Now on the broader discussion between innerHTML vs appendChild (with or
without DocumentFragment). There is no real security issue between using one
way or the other, as both get processed by the browser anyway.

The issue was more around performance. innerHTML used to be considered a bad
pattern because developers did it in for loops on elements attached to the DOM
which unnecessarily added a lot of work on the rendering. However, doing
repeating appendChild on a document DOM element will create extra browser work
as well.

The key is to that to minimize DOM change of elements that are attached to the
document, regardless if it is with appendChild or innerHTML. We found that
proper use of innerHTML also can dramatically simplify code with no drawbacks.
If you need to do some work on the DOM element before adding it to the
document, then you can create a DocumentFragment (still with innerHTML) and
then work on the DOM element outside of the document before adding the
DocumentFragment to the appropriate document element.
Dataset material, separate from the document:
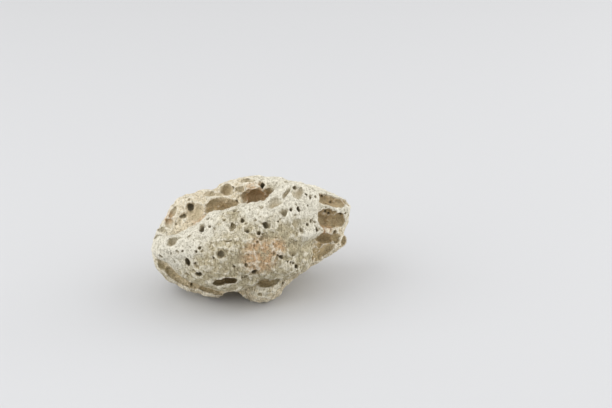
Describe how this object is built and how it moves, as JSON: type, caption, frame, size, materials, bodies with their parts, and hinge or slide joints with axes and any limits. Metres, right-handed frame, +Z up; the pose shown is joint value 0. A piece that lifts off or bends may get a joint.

As we can see, the issue
was not to use or not to use innerHTML but rather when to add a blob of
content to the document.

Now mvdom is template agnostic, so, one can even use some templating engine
like lit-html and get the same benefits than react rendering but without the
overhead (i.e., render/re-render black magic)

Note: While innerHTML should be demystified, .innerText should be avoided at
all cost, and .textContent should be used.